On Sunday, I went on a hike on the Fowler Trail in Eldorado Canyon with Doug and our friend, Greg. From there, we continued up the spectacular Goshawk Ridge Trail, a path I had never followed before. Eldorado Canyon is one of those places I have visited numerous times, and it holds a lot of memories. As we started our hike, I came face to face with some artwork of a falcon on the trailhead sign that I did while working as a park naturalist at “Eldo” in 1995. Seeing that drawing took me to that summer, and I began to think back to all the hikes I led in that exact same spot. It was one of my first jobs as a naturalist, and I gained a lot of confidence and skills there that provided a foundation for my career. Eldo is also the place I started my very first illustrated sketchbook journal. Though I had kept a diary-like journal since I was a child, it was in the park that I was inspired to begin incorporating drawings into the pages. One afternoon, I went down to the creek after work, and drew a wild rose on the first page of my new sketchbook. Hundreds of pages and several volumes later, that love of sketching and writing lives on.
I am sometimes amazed at a place’s ability to take me right back to different moments in time– especially if it is somewhere that I have visited year after year. The location usually hasn’t changed much between visits, yet I have often gone through profound transformations since last stepping in that exact same spot. The sights and sounds of that specific place can often recall memories so strongly, that it is like watching a movie snippet of my life in my head.
Later on Sunday’s hike, we approached a bench along the path and I remembered sitting in that same place, sketching with Molly Dog at my side. The Fowler Trail is an easy hike, and it was one of Molly’s first excursions after she lost her front leg to cancer. I recall being ecstatic as she happily galloped alongside me, and knowing that the tough choices we had to make in her treatment had allowed her to do the things she loved again.
Farther on the trail, we came upon the backside of the Bastille, a 600-foot rock formation. Over ten years ago, I had climbed every pitch of a long route on its north side as one of my first lead climbs (where I head up first and place all the gear to put the rope through to hold possible falls). Where I was now standing with Doug and Greg was the place I had descended from the top. I remember being utterly exhausted when I got down from that rock climb, but I also had a huge sense of accomplishment over doing something that was extremely challenging for me.
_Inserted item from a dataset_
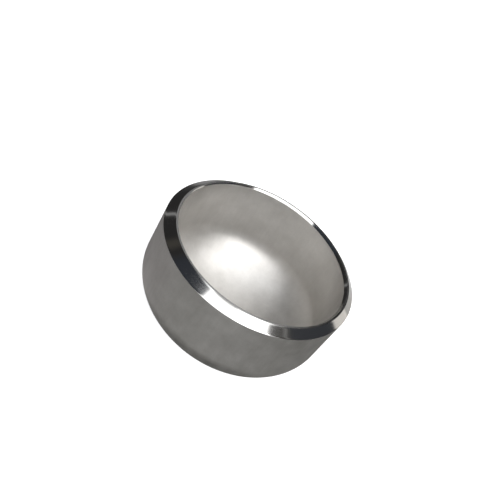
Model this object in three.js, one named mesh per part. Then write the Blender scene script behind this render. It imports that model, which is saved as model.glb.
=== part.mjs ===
// Butt-weld pipe cap, DN 80 (NPS 3), Schedule 40, stainless steel.
//
// A cap is one piece: a disc of plate pressed into a short straight skirt with a
// 2:1 semi-ellipsoidal crown, then turned at the open end for welding.  It has no
// fasteners, seals or moving parts, so the model is one solid of revolution.
//
// Millimetres, +Z up.  The crown's outer apex is the origin and the open end
// faces +Z, so the cap stands on its crown like a bowl.
import * as THREE from 'three';

// Driving dimensions.
const OUTSIDE_DIAMETER = 88.9;        // outside of DN 80 pipe
const WALL = 5.2;                     // read off the photo to about 0.3; Schedule 40 is 5.49 nominal
const END_TO_CROWN = 51;              // overall height, dimension E of the cap
const CROWN_RATIO = 2;                // bore radius over the crown's inside depth
const BEVEL_ANGLE = 37.5;             // weld bevel, degrees from the end plane
const ROOT_OUTER_RADIUS = 40.7;       // where the bevel meets the flat root face
const ROOT_FACE = 0.8;                // radial width of the flat root face
const TAPER_ANGLE = 37.5;             // inside lead-in, degrees from the axis

// Facets: round the axis, and along each quarter of an ellipse.
const TURN_STEPS = 72;
const OUTER_CROWN_STEPS = 16;
const INNER_CROWN_STEPS = 14;

const outerRadius = OUTSIDE_DIAMETER / 2;
const boreRadius = outerRadius - WALL;
const rootInnerRadius = ROOT_OUTER_RADIUS - ROOT_FACE;
const innerCrownDepth = boreRadius / CROWN_RATIO;
const outerCrownDepth = innerCrownDepth + WALL;
const tangentHeight = outerCrownDepth;    // where the crown meets the straight skirt
const bevelHeight = (outerRadius - ROOT_OUTER_RADIUS) * Math.tan(THREE.MathUtils.degToRad(BEVEL_ANGLE));
const taperHeight = (rootInnerRadius - boreRadius) / Math.tan(THREE.MathUtils.degToRad(TAPER_ANGLE));

// Points of a quarter ellipse below the tangent line, as (radius, height) pairs,
// from the axis at the bottom out to the skirt.
function crownQuarter(radius, depth, steps) {
  const points = [];
  for (let step = 0; step <= steps; step += 1) {
    const angle = (Math.PI / 2) * (step / steps);
    const distance = step === 0 ? 0 : radius * Math.sin(angle);
    points.push(new THREE.Vector2(distance, tangentHeight - depth * Math.cos(angle)));
  }
  return points;
}

// The section from the outer apex up the outside, over the weld end and back down
// the inside to the inner apex.
function capSection() {
  const outside = crownQuarter(outerRadius, outerCrownDepth, OUTER_CROWN_STEPS);
  const weldEnd = [
    new THREE.Vector2(outerRadius, END_TO_CROWN - bevelHeight),
    new THREE.Vector2(ROOT_OUTER_RADIUS, END_TO_CROWN),
    new THREE.Vector2(rootInnerRadius, END_TO_CROWN),
    new THREE.Vector2(boreRadius, END_TO_CROWN - taperHeight),
  ];
  const inside = crownQuarter(boreRadius, innerCrownDepth, INNER_CROWN_STEPS).reverse();
  return [...outside, ...weldEnd, ...inside];
}

function capBody() {
  const geometry = new THREE.LatheGeometry(capSection(), TURN_STEPS);
  geometry.rotateX(Math.PI / 2);      // the lathe turns about Y, the part stands along Z
  const blastedStainless = new THREE.MeshStandardMaterial({
    color: 0x8f8c88,
    roughness: 0.55,
    metalness: 1.0,
  });
  const mesh = new THREE.Mesh(geometry, blastedStainless);
  mesh.name = 'cap_body';
  return mesh;
}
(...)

So what snippets from my life will be playing in my head when I am in Eldo at some future date? I imagine that I will be on an airy rock face, looking across the canyon at the Fowler Trail. From there, I’ll reminisce about the fun hike I had with loved ones. I will remember the beauty of exploring a new section of trail I had never been on before, and recall the strength I felt scrambling up the tiniest rock slab, feeling so alive again post-surgery. I will remember gazing longingly at the climbers on the rock faces across the canyon and knowing that I would be up there again someday.